Kasper Lippert-Rasmussen’s article broadens the scope of the discussion by engaging liberal justifications of political multiculturalism. In this debate, one prominent liberal position is Will Kymlicka’s, which is arguably based on luck egalitarianism[16]. Kymlicka’s account has been challenged by Jonathan Quong on the ground that it contains loopholes and is in fact inconsistent with luck egalitarianism[17]. Quong claims that an argument based on the Rawlsian conception of fair equality of opportunity would be a better candidate for legitimating polyethnic rights. However, in part because Quong’s argument does not clearly identify the reasons why people immigrate, Lippert-Rasmussen defends the idea that luck egalitarianism is still superior for supporting cultural justice. In short, the article argues that choice matters, especially regarding migrants, when institutions are to determine if some individuals or groups are entitled to some kind of support or recognition in order to counterbalance the disadvantages they suffer in virtue of their minority status. By re-introducing the importance of individual choice, Lippert-Rasmussen draws the contours of a “luck multiculturalism” and assesses the widely held view that cultural inequalities and injustices are mainly a question of circumstance.

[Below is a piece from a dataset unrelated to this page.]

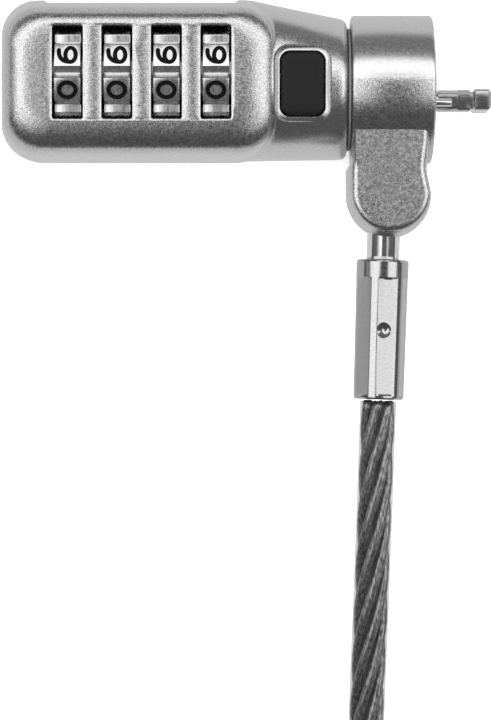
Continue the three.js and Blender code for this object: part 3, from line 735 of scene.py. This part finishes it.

In summary, this special issue covers three important dimensions of diversity management. Firstly, it engages the proper meaning and normative implications of liberal principles such as neutrality and toleration. Secondly, it offers some views on the implications of such principles regarding the process of accommodation and the legal architecture of liberal democracies. Finally, it opens up the fundamental question of how to conceive of liberalism in order to firmly ground multiculturalism.